Residing in the Chicago area means being subjected to the Chicago Tribune and its various subsidiaries as the major media voice in the region.
Harkening back to the glory days of Woodstock and Watergate, the crew in the Trib's news shop has gotten ever-less apprehensive about using the force of their position to advocate on behalf of their chosen causes, all of which, surprise-surprise, fall into the Modern Liberal Orthodoxy.
Here's an analysis of a recent faux-news item, in the format of a letter to the editor:
On Wednesday, October 17th, the Tribune ran an unusual article on page two of the front section.
The headline was "Gun range in school is targeted as health, safety issue" and the byline read "By Robert Gutsche, Jr. Special to the Tribune."
The article concerned a school shooting range in east central Wisconsin, in the small city of Sheboygan.
No apparent reason for the appearance of this article as a "news" item was discernable. The events actually cited in the article are almost less than routine, bordering on completely unimportant.
The first thing a reader in Chicago would wonder is "why is this being printed in the news section of the Chicago Tribune, a hundred miles away from Sheboygan?"
A more careful inspection of the article seems to present some clues. From the first sentence, this article is posited as from the viewpoint of one specific person, the mother of a student at this middle school. It also immediately sets a tone of incredulity, based on a supposition of an extraordinary, and bad, occurrence. A tone of wonder is then presented ("I never would have suspected something like that...") to make clearer the point of view of the author, that of the existence of a bad condition or situation.
After throwing in one more indicator of a "problem" ("raised eyebrows") mention is then made of a not-similar air rifle range in Pennsylvania. The article then segues into a broad set of statements by Paul Helmke of the Brady anti-gun group. Interestingly, the writer chooses to use a Helmke quote that is very far from Helmke's normal public pronouncements on the topic of guns, one that appears to be intended to placate those who ordinarily would take exception to Mr. Helmke's public positions. It comes across as a hedging maneuver to defuse the expected derision from those who are all-too-well aware of Helmke’s usual misstatements and deceptions.
We are then brought back to the mother, who, we later learn, is a transplant from Chicago. Some discussion about "cleaning up the range" is brought forth, before the disclosure that the mother in primarily interested in closing the range and ending the programs that its use supports. "Guns and school don't mix" she proclaims, a point of view normally only heard in the most concentrated urban areas, like, say, Chicago. A little more information about the range as a public resource along with a passing mention of some minor, even irrelevant, operational issues is presented, and then the author launches a point of view of his own, barely connected in any meaningful way to the Sheboygan range. We are treated to the standard agenda-journalism cues such as "questions about the range..." and then a laughably strained effort to tie this facility to a school shooting halfway across the state, in a set of circumstances that bears absolutely no connection to the Sheboygan activities beyond the presence of smokeless powder. Then, going all the way to ludicrous, the author invokes the tragedy at Crandon wherein a police officer used a rifle to kill several persons, not in a school, and with no evident tie whatsoever to any public firearms-training program whether in a school or not. This portion of the article is then padded with yet another unrelated school shooting incident hundreds of miles away, again, with no connection to a firearms training setting, course, or range.

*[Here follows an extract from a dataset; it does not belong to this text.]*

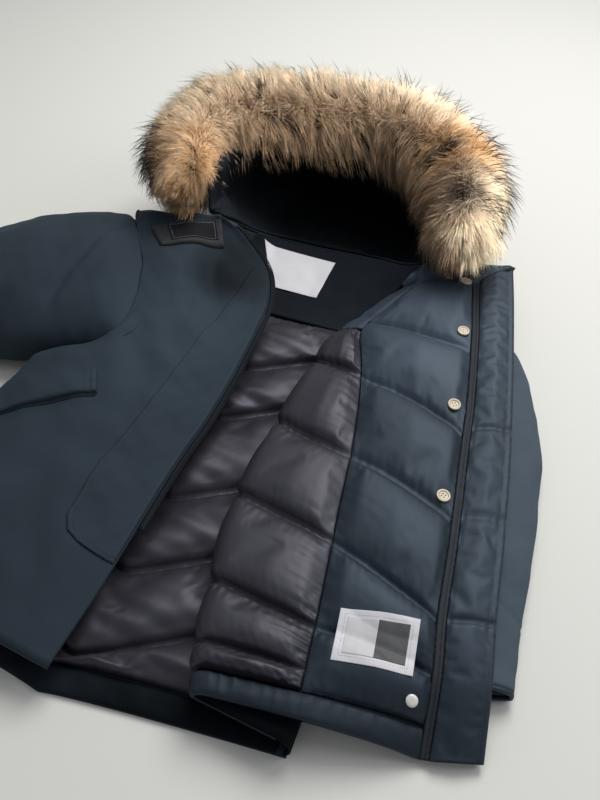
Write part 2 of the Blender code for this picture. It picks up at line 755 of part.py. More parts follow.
def left_front_lining():
    """Black quilted lining: from inside the fold, round it, and over to the seam with the facing."""
    rows = quilt_rows(LINING_QUILT, "v", "s", 3)
    columns = list(range(4, SEAM_COLUMN + 1))
    across = [0, 0, 0, 0, 0.02, 0.14, 0.42, 0.72, 1.0]
    upper, lower = skin_on(rows, columns, across, 5.0, 13.0)
    slim = np.array([4.5, 4.5, 4.5, 4.5, 5.5, 8, 0, 0, 0])
    ground = lower
    heights = np.linalg.norm(upper - lower, axis=-1)
    heights[:, :6] = slim[:6]
    heights[:, -1] = np.maximum(heights[:, -1], 5.0)
    upper = offset(ground, heights)
    upper[:, -1, 0] -= 0.8
    lower[:, -1, 0] -= 0.8
    wall("left_front_lining", upper, lower, LINING_BLACK, 0.35)


def left_front_facing():
    """Navy quilted facing between the lining's seam and the zip."""
    rows = quilt_rows(FACING_QUILT, "s", "z", 3)
    columns = [SEAM_COLUMN, SEAM_COLUMN + 1, SEAM_COLUMN + 2, ZIP_COLUMN]
    upper, lower = skin_on(rows, columns, [0, 0.33, 0.67, 1.0], 5.0, 12.0)
    for skin in (upper, lower):
        skin[:, 0, 0] += 0.8
        skin[:, -1, 0] -= 1.4
    return wall("left_front_facing", upper, lower, NAVY_SATIN, 0.5)


def left_yoke_facing(rows=7):
    """Navy facing above the black lining, round the fold and up to the neck."""
    lines = np.array([seam_line(q) for q in np.linspace(7.03, TOP, rows)])[:, 6 : SEAM_COLUMN + 1]
    upper, lower = offset(lines, SKIN_GAP + 5), offset(lines, SKIN_GAP)
    upper[:, -1, 0] -= 0.5
    lower[:, -1, 0] -= 0.5
    wall("left_yoke_facing", upper, lower, NAVY_SATIN, 0.5)


def left_strips():
    """Placket, zip tape and the turned-up hem."""
    lines = np.array([seam_line(q) for q in LEFT_LEVELS])
    placket = lines[:, ZIP_COLUMN + 1 :].copy()
    placket[:, 0, 0] += 0.6
    thick = np.array([4.5, 7.5, 4.5])
    wall("left_placket", offset(placket, GAP / 2 + thick), offset(placket, GAP / 2), NAVY_SATIN, 0.5)
    tape = lines[:, ZIP_COLUMN : ZIP_COLUMN + 2]
    wall("left_zip_tape", offset(tape, GAP / 2 + 3.2), offset(tape, GAP / 2), DARK, 0.5)
    band = lines[:3, 4 : ZIP_COLUMN + 1].copy()
    band[:, -1, 0] -= 1.8
    wall("left_hem_facing", offset(band, SKIN_GAP + 5), offset(band, SKIN_GAP), NAVY_SATIN, 0.5)


PATCH = ((266, -272), (346, -257), (338, -200), (258, -217))


def patch_label(facing):
    """The large woven label low on the facing."""
    laid_on("patch_label", facing, spread(PATCH, 7, 9), 1.6, 2.4, WHITE, 0.4)


def disc(name, body, x, y, radius, height, colour, sides=12):
    """A button or snap cap with a softened upper edge, lying flat on what is under it."""
    rim_x = x + radius * np.cos(np.linspace(0, 6, 13))
    rim_y = y + radius * np.sin(np.linspace(0, 6, 13))
    rest = draped(body, np.stack([rim_x, rim_y], -1)[None], GAP)[..., 2].max()
    centre = np.array([x, y, rest])
    rings = ((1.0, 0.0), (1.0, 0.65), (0.8, 1.0), (0.45, 0.82))
    turn = np.linspace(0, 2 * math.pi, sides, endpoint=False)
    vertices = []
    for reach, lift in rings:
        for angle in turn:
            out = radius * reach
            vertices.append(centre + [out * math.cos(angle), out * math.sin(angle), height * lift])
    faces = [tuple(range(sides - 1, -1, -1)), tuple(range(len(vertices) - sides, len(vertices)))]
    for r in range(len(rings) - 1):
        for c in range(sides):
            a = r * sides + c
            b = r * sides + (c + 1) % sides
            faces.append((a, b, b + sides, a + sides))
    return turned_out(finish(name, vertices, faces, colour, 0.35))


BUTTONS = table("k x y", (1, 322, -40), (2, 301, 99), (3, 281, 238), (4, 261, 337))
BUTTON_RADIUS = 8.2
SNAP_X, SNAP_Y = 351, -275


def fasteners(facing):
    for k, x, y in zip(BUTTONS["k"], BUTTONS["x"], BUTTONS["y"]):
        disc(f"button_{int(k)}", facing, x, y, BUTTON_RADIUS, 3.0, IVORY)
    disc("snap", facing, SNAP_X, SNAP_Y, 6.2, 3.4, IVORY)


# ---------------------------------------------------------------- build
for old in list(bpy.data.objects):
    bpy.data.objects.remove(old, do_unlink=True)
PARKA = bpy.data.collections.new("fur_trimmed_parka")
bpy.context.scene.collection.children.link(PARKA)

back_panel()
back_lining()
back_hem_facing()
neck_label(back_neck_facing())
hood()
fur_trim()
RIGHT_FRONT = right_front()
right_fly(RIGHT_FRONT)
right_zip_tape()
right_details(RIGHT_FRONT)
RIGHT_RINGS = right_sleeve_rings()
BELOW_ELBOW = [RIGHT_RINGS[3] + GAP * 1.5 * towards(RIGHT_RINGS[3], RIGHT_RINGS[4])]
sleeve("right_sleeve", RIGHT_RINGS[:4])
sleeve("right_sleeve_lower", BELOW_ELBOW + RIGHT_RINGS[4:])
cuff("right_cuff", RIGHT_RINGS, 5.0)
LEFT_RINGS = ovals(LEFT_SLEEVE)
sleeve("left_sleeve", LEFT_RINGS)
cuff("left_cuff", LEFT_RINGS, 5.0)
left_front()
left_front_lining()
FACING = left_front_facing()
left_yoke_facing()
left_strips()
patch_label(FACING)
fasteners(FACING)
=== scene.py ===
# %% [markdown]
# # A fur trimmed parka, laid open on the floor
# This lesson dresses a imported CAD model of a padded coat. The CAD solids say where every panel is and
# how big it is. Here each panel becomes cloth: quilted lining that swells between its seams, matt outer
# cloth with soft creases, and a band of long fur.
# The frame is in metres: +Z up, +Y from the hem to the hood, +X to the wearer's left.

# %% The frame
import json
import math

import bpy
import numpy as np
from mathutils import Matrix, Vector
from mathutils.bvhtree import BVHTree

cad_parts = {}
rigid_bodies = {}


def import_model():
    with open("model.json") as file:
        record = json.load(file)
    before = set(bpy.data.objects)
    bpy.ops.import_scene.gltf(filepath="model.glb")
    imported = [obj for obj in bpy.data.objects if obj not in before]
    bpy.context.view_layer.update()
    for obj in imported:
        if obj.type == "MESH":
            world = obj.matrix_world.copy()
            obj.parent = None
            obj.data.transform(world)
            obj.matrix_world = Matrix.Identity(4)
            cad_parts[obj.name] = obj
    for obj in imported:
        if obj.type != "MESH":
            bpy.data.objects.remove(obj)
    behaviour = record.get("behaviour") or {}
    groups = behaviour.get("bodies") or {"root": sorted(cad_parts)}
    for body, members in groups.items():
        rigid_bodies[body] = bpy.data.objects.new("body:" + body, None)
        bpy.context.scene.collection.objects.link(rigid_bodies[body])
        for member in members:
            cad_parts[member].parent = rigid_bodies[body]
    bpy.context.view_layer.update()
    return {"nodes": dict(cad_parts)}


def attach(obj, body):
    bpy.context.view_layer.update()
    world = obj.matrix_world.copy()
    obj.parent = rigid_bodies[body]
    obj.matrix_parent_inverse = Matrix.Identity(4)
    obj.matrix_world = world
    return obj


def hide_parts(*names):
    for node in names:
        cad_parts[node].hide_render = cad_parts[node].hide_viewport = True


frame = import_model()
MM = 0.001
print("CAD nodes:", len(frame["nodes"]))


# %% [markdown]
# Tables of sizes describe each panel, in millimetres, one row for each level from the hem up. A curve
# read from a table must not overshoot, or a hem would dip through the floor, so its slopes are held
# back where the numbers turn.

# %% Reading a table
def table(names, *rows):
    return {name: np.array([row[i] for row in rows], float) for i, name in enumerate(names.split())}


def mix(a, b, w):
    return a + (b - a) * w


def smooth(keys, values, at):
    at = np.clip(np.asarray(at, float), keys[0], keys[-1])
    i = np.clip(np.searchsorted(keys, at, side="right") - 1, 0, len(keys) - 2)
    steps = np.diff(values) / np.diff(keys)
    before = np.concatenate([steps[:1], steps])
    after = np.concatenate([steps, steps[-1:]])
    slope = np.gradient(values, keys)
    most = 2 * np.minimum(np.abs(before), np.abs(after)) * (before * after > 0)
    slope = np.clip(slope, -most, most)
    span = keys[i + 1] - keys[i]
    w = (at - keys[i]) / span
    rise = values[i + 1] - values[i]
    a = slope[i] * span - rise
    b = rise - slope[i + 1] * span
    return (1 - w) * values[i] + w * values[i + 1] + w * (1 - w) * (a * (1 - w) + b * w)


def read(columns, name, at):
    return smooth(next(iter(columns.values())), columns[name], at)


def point(columns, prefix, at):
    return np.stack([read(columns, prefix + axis, at) for axis in "xyz"], -1)


def unit(rows):
    """The same directions with a length of 1."""
    return rows / np.maximum(np.linalg.norm(rows, axis=-1, keepdims=True), 1e-9)


def run_of(line):
    """Distance along a line of points, in millimetres."""
    return np.concatenate([[0], np.cumsum(np.linalg.norm(np.diff(line, axis=0), axis=1))])


def raised(ground, rise):
    """The same points, each lifted by its own rise."""
    found = ground.copy()
    found[..., 2] += rise
    return found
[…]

Finally, we are hectored by the agenda-journalist's favorite Greek chorus, the well-known but anonymous "critics". These experts insist that guns should not be "entering school doors at all", an absurd point, considering that the presence of firearms in schools has been going on completely uneventfully for hundreds of years in this country (and many others), and it is only very recently, since the beginning of the modern gun-banning movement exemplified by Helmke's tiny splinter group, that there has been any problem whatsoever.
Without even bothering to engage the flaws in that perspective, the reader is finally forced to ask: What is the Tribune doing here? Why are we being handed a thinly-disguised piece of agenda journalism draped around a trivial event a hundred miles away? Is there some connection between the mother and the author of the article? Or someone else, a writer, editor, or supervisor at the Tribune?
The real suspicion is that once again, the Tribune's news shop is using its position as a deliverer of news to advocate, and in this case, in the method being seen ever more frequently in the Tribune and like-minded papers: preparing a battlespace.
There just is no other good reason for an article like this to be placed in the newspaper except to engage in a campaign of advocacy, placing another piece of agenda marketing in a faux-news format to build up a crescendo of noise in support of a specific program. In this case, it's the Tribune's oft-and-clearly stated intention to get firearms banned in Illinois and the United States.
The more sophisticated among media people call it the "narrative", and so this trifle of a polemic appears to be, another piece in a wall of perspective-conforming bits of advocacy, and as is so often the case, advocacy for an unpopular and unpleasant cause.
One has to wonder why the people at the Tribune are willing to trade in the remnants of their journalistic credibility for advocacy. We hear that modern journalists believe that they are there "to make a difference", but the way things have slid off the edge, making a difference would be just plain reporting the news and keeping the agenda to ones' self.